YOUR OBJECTIVE
Reproduce only this span: the line containing "obj.parent = empty", the line containing "cad_parts[node].hide_render = cad_parts[node].hide_viewport", and every line between them, all exactly as given.
[STORED DATA start]
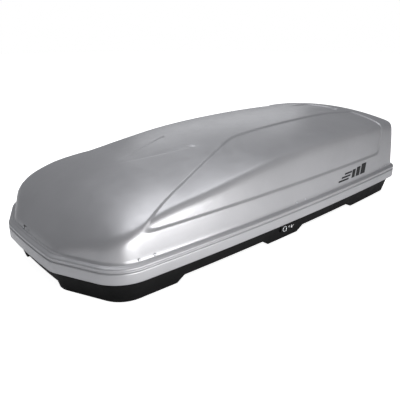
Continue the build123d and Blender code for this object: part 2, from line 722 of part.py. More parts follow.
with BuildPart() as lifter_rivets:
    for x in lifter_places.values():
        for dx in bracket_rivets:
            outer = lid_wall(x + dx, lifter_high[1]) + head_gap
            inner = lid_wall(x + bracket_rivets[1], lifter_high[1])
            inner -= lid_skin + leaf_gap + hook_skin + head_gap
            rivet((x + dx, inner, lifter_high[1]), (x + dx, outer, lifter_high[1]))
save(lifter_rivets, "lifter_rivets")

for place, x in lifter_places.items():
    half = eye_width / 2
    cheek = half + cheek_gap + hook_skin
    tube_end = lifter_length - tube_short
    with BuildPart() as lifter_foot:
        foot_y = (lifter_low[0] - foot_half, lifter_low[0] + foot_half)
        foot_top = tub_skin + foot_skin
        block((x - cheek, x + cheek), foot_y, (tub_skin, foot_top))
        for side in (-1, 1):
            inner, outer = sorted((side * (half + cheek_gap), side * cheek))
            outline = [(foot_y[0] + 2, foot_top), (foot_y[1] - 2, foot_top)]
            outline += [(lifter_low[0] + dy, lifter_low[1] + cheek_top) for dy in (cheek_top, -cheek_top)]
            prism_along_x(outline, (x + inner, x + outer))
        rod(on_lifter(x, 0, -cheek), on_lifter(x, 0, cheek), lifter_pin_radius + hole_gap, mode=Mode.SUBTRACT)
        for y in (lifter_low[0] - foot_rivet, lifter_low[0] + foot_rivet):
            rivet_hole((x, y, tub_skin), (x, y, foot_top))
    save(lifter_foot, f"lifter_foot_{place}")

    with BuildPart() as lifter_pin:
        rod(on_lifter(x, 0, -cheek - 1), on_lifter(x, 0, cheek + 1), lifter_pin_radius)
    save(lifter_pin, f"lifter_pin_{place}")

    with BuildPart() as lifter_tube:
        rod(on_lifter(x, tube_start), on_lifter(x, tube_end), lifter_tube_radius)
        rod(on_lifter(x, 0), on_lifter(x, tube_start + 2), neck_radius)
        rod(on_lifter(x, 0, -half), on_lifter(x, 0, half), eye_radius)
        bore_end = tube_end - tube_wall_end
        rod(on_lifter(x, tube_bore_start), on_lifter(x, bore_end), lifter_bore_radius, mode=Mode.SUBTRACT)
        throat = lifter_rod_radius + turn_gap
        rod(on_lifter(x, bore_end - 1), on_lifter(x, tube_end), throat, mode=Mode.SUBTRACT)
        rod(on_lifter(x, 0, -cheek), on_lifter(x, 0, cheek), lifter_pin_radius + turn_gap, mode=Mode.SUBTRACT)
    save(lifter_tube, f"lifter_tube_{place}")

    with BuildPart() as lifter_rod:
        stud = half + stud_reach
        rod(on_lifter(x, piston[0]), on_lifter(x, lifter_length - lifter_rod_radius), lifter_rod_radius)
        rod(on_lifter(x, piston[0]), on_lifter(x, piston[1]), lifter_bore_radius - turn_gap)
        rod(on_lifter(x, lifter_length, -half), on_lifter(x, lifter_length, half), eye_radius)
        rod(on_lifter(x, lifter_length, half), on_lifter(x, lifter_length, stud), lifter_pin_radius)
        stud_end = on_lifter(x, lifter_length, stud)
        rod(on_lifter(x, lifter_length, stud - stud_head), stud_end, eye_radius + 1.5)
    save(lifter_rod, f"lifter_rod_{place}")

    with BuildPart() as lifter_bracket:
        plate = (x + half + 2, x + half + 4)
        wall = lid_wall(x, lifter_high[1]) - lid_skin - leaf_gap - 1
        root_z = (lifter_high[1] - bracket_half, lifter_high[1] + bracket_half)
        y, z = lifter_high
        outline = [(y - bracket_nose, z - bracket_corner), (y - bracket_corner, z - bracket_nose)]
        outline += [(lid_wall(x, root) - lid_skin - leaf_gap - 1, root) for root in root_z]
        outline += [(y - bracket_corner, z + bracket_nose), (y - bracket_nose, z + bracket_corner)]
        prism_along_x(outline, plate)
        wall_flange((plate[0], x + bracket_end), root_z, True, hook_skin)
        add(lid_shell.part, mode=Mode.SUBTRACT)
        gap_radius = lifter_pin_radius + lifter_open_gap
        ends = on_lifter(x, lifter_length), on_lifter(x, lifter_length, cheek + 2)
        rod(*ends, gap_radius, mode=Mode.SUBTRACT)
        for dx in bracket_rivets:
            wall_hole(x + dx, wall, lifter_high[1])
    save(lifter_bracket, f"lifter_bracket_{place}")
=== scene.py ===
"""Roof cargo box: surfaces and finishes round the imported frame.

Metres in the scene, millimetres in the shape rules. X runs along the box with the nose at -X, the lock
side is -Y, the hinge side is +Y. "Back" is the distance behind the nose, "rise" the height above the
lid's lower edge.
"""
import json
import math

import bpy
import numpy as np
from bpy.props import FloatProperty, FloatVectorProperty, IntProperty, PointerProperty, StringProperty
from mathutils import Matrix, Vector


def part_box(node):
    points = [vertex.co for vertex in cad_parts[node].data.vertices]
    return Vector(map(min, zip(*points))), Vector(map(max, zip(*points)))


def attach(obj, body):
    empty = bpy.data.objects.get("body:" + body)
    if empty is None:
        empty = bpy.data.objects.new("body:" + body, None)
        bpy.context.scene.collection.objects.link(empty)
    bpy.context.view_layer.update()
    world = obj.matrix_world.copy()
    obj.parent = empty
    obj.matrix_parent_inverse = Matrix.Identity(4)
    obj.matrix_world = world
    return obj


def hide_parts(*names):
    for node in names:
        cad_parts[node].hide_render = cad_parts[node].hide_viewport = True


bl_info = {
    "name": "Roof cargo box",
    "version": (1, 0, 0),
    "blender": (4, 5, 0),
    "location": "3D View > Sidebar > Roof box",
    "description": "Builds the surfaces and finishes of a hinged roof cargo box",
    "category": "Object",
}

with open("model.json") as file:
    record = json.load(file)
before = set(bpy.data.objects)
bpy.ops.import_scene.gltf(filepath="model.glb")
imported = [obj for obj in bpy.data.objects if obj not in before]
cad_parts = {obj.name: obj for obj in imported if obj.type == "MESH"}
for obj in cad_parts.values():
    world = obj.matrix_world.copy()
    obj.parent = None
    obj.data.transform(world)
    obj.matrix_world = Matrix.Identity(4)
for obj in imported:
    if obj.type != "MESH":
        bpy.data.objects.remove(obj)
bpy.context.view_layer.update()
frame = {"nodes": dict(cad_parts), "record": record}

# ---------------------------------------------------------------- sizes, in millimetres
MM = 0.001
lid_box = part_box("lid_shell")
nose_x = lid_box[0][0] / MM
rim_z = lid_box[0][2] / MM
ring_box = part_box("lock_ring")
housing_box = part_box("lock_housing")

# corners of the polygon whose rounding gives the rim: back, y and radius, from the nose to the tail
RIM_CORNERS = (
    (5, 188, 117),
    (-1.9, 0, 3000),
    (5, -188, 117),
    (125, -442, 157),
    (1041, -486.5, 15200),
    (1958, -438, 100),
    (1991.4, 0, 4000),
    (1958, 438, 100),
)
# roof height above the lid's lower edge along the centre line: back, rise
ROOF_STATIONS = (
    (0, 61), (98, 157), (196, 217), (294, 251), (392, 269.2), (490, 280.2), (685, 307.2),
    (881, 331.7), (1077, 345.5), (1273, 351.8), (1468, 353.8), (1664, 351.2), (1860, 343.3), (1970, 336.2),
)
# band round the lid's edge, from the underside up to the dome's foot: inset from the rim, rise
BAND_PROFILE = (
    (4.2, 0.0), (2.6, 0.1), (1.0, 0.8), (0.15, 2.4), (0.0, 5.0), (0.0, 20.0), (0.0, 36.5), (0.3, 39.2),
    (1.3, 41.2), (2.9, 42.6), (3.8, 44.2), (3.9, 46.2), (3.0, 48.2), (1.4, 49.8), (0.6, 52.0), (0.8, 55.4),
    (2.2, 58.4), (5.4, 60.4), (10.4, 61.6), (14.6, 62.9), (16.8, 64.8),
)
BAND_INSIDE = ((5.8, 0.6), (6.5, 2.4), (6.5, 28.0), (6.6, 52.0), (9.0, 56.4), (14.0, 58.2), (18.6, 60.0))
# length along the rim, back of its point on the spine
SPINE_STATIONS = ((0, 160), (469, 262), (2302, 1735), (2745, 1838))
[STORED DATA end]
SOLUTION FOR THIS TASK
    obj.parent = empty
    obj.matrix_parent_inverse = Matrix.Identity(4)
    obj.matrix_world = world
    return obj


def hide_parts(*names):
    for node in names:
        cad_parts[node].hide_render = cad_parts[node].hide_viewport = True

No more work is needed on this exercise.